### STATED TASK:
Repeat the lines of the data that follow, please, starting at the first and stopping after the one with "front_edge_radius = 18.0".

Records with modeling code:
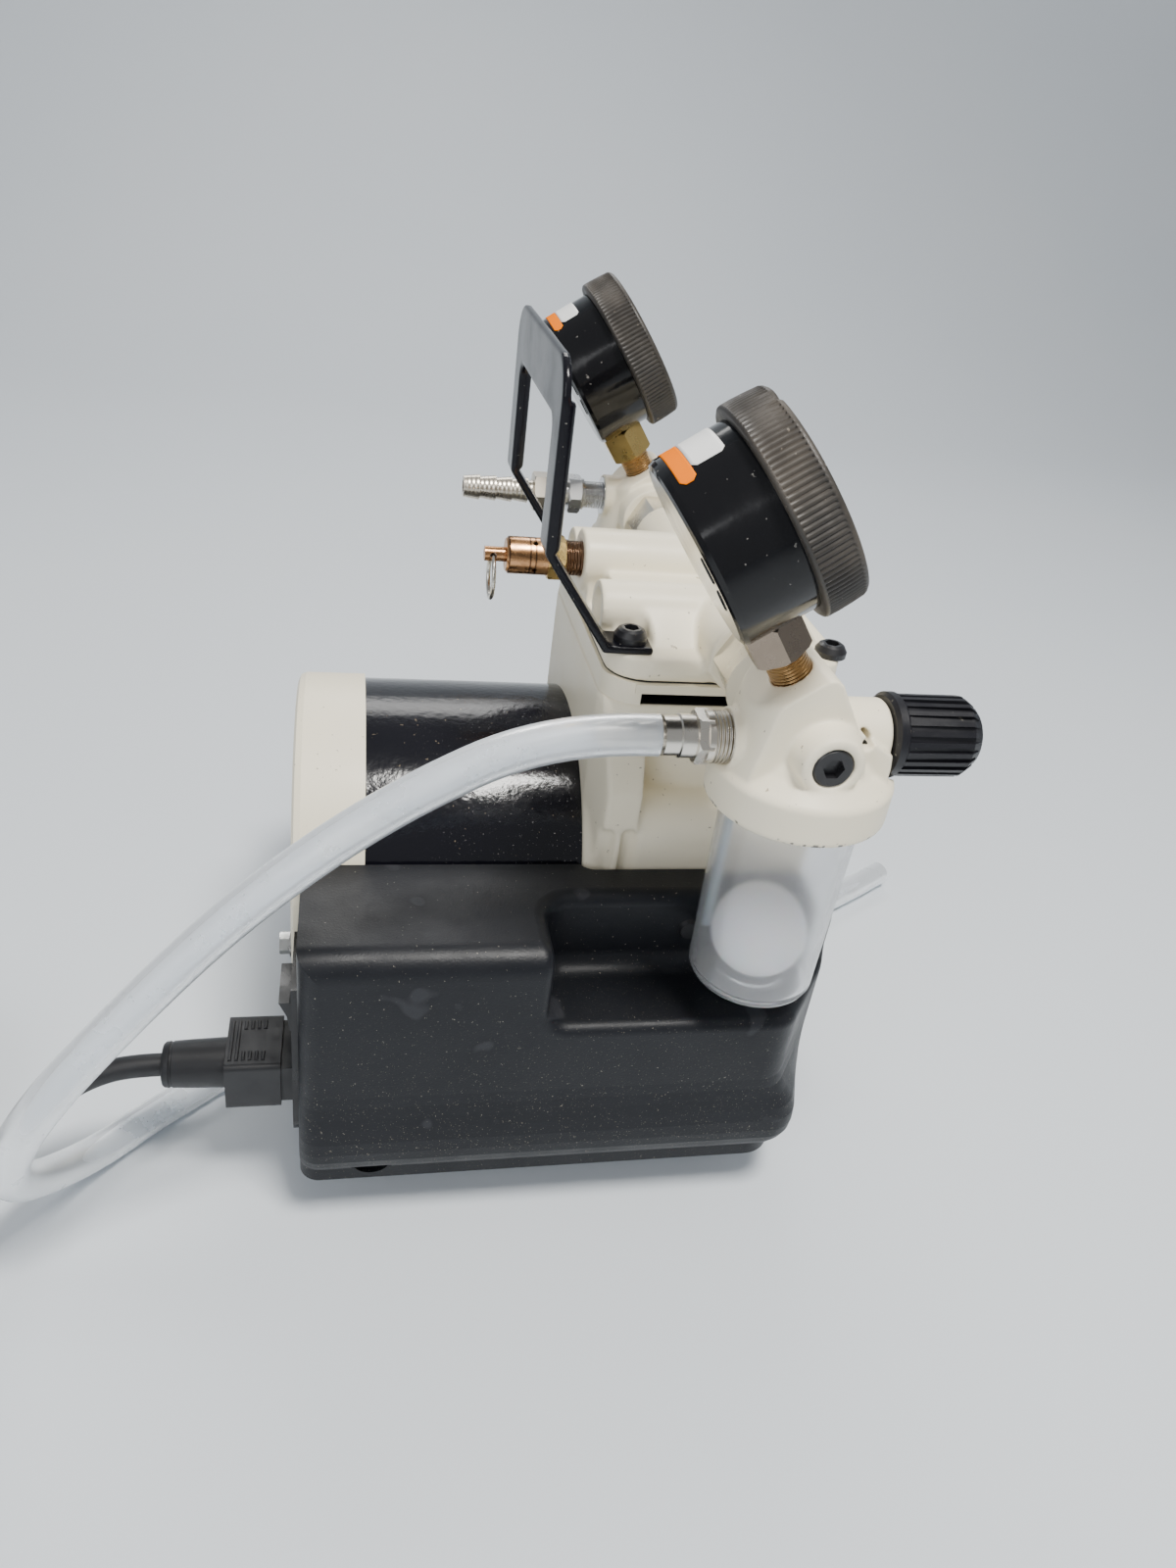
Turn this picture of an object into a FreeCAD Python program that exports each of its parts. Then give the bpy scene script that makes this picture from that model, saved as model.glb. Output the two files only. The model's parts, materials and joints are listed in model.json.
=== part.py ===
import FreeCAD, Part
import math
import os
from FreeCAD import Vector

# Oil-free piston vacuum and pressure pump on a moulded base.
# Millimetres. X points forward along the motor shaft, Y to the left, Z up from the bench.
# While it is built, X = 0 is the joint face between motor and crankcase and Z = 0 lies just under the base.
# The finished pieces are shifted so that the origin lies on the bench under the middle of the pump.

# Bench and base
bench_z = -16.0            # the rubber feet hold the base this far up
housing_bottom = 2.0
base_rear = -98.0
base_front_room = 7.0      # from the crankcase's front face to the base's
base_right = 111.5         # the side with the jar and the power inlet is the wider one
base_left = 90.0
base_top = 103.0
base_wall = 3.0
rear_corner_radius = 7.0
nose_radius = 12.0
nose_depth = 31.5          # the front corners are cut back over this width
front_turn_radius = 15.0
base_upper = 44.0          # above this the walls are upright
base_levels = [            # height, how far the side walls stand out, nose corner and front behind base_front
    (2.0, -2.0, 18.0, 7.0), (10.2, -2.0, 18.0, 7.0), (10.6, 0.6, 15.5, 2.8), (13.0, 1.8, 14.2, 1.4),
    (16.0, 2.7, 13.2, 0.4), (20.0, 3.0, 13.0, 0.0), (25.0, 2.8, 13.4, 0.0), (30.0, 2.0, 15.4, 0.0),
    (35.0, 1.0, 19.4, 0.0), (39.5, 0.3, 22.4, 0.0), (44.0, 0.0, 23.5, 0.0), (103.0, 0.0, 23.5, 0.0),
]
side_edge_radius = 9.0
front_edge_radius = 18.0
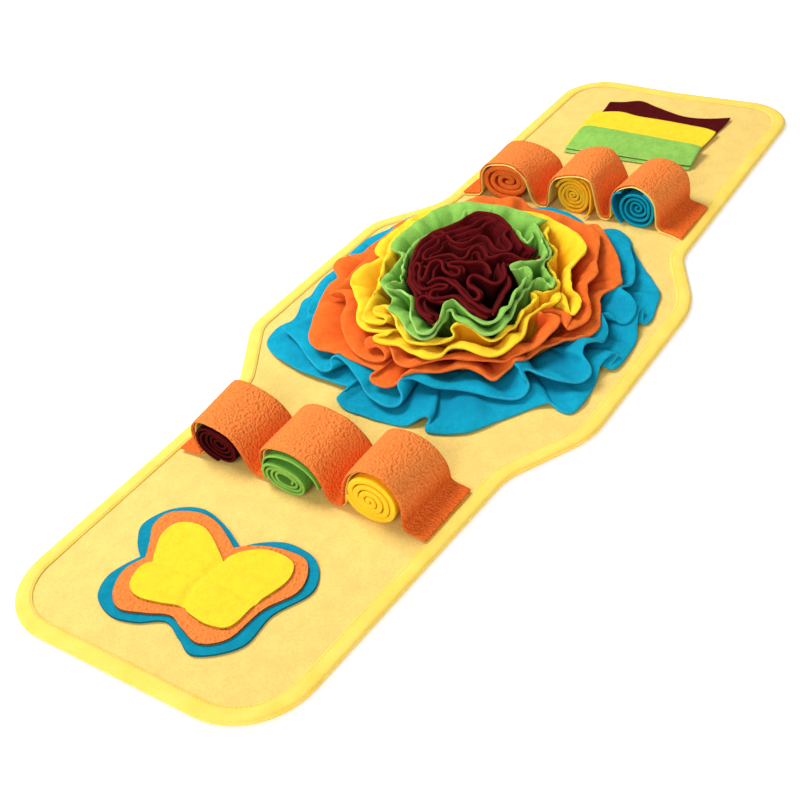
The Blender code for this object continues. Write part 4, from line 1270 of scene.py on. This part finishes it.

### TASK RESPONSE:
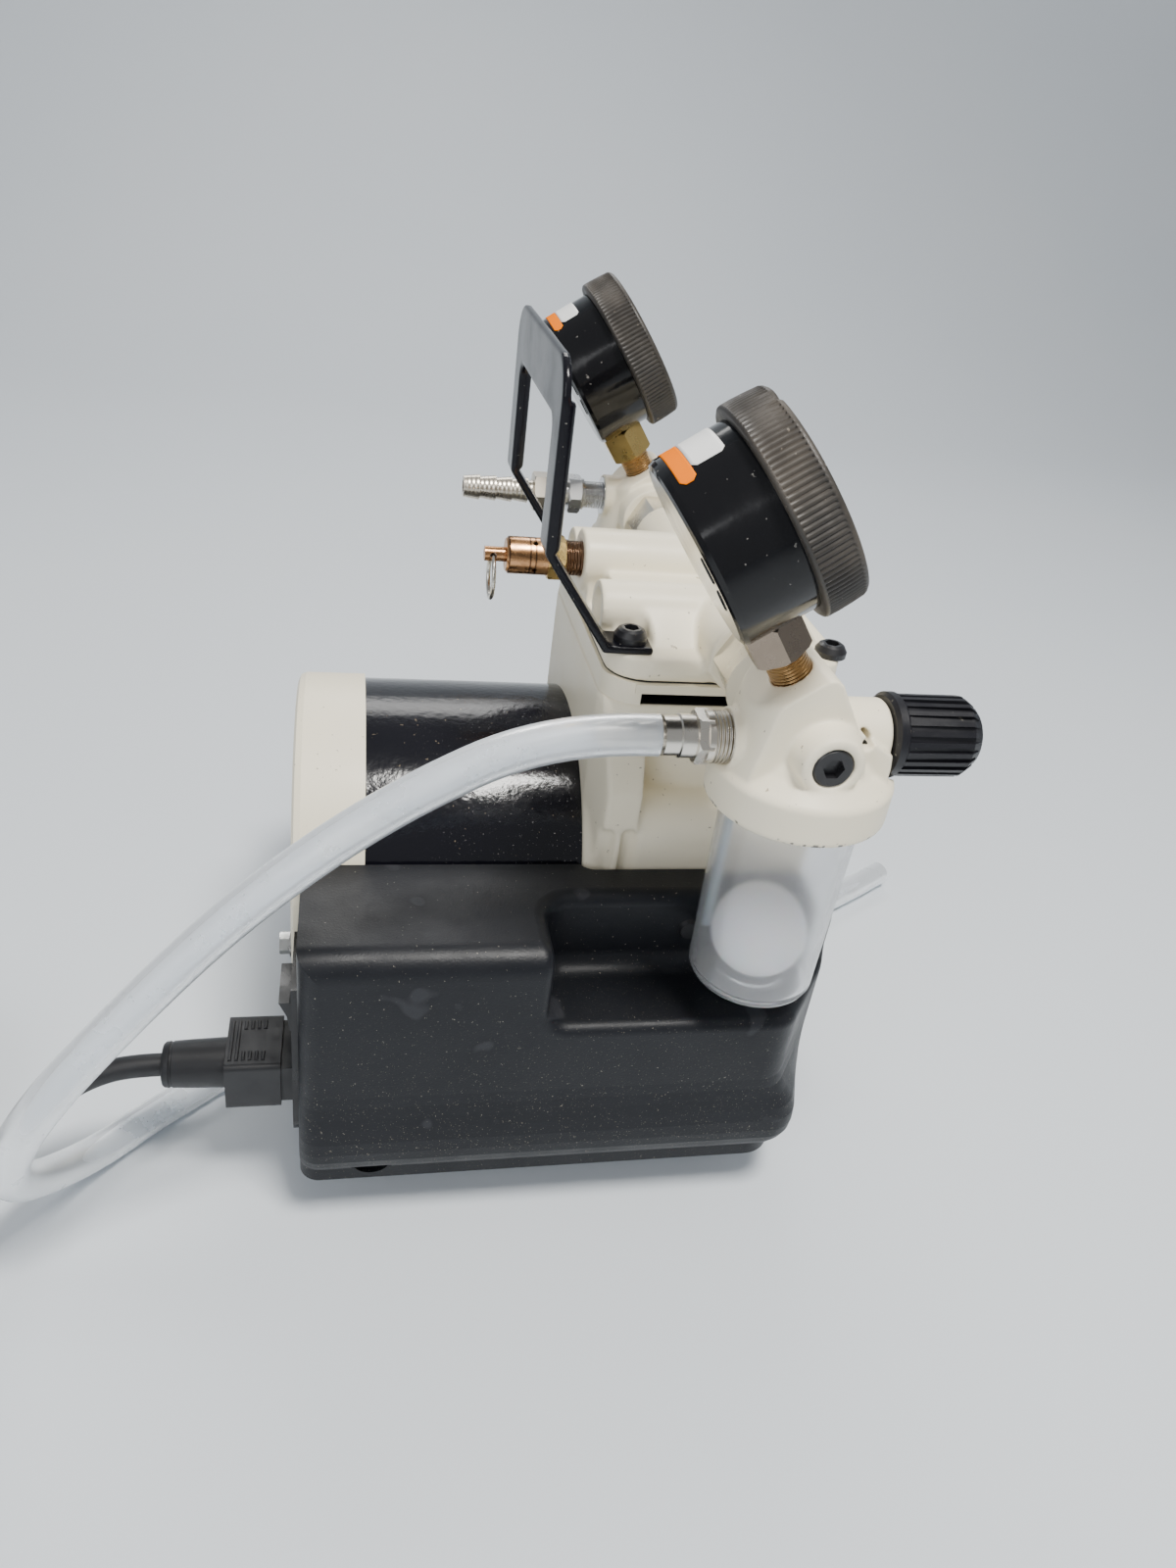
Turn this picture of an object into a FreeCAD Python program that exports each of its parts. Then give the bpy scene script that makes this picture from that model, saved as model.glb. Output the two files only. The model's parts, materials and joints are listed in model.json.
=== part.py ===
import FreeCAD, Part
import math
import os
from FreeCAD import Vector

# Oil-free piston vacuum and pressure pump on a moulded base.
# Millimetres. X points forward along the motor shaft, Y to the left, Z up from the bench.
# While it is built, X = 0 is the joint face between motor and crankcase and Z = 0 lies just under the base.
# The finished pieces are shifted so that the origin lies on the bench under the middle of the pump.

# Bench and base
bench_z = -16.0            # the rubber feet hold the base this far up
housing_bottom = 2.0
base_rear = -98.0
base_front_room = 7.0      # from the crankcase's front face to the base's
base_right = 111.5         # the side with the jar and the power inlet is the wider one
base_left = 90.0
base_top = 103.0
base_wall = 3.0
rear_corner_radius = 7.0
nose_radius = 12.0
nose_depth = 31.5          # the front corners are cut back over this width
front_turn_radius = 15.0
base_upper = 44.0          # above this the walls are upright
base_levels = [            # height, how far the side walls stand out, nose corner and front behind base_front
    (2.0, -2.0, 18.0, 7.0), (10.2, -2.0, 18.0, 7.0), (10.6, 0.6, 15.5, 2.8), (13.0, 1.8, 14.2, 1.4),
    (16.0, 2.7, 13.2, 0.4), (20.0, 3.0, 13.0, 0.0), (25.0, 2.8, 13.4, 0.0), (30.0, 2.0, 15.4, 0.0),
    (35.0, 1.0, 19.4, 0.0), (39.5, 0.3, 22.4, 0.0), (44.0, 0.0, 23.5, 0.0), (103.0, 0.0, 23.5, 0.0),
]
side_edge_radius = 9.0
front_edge_radius = 18.0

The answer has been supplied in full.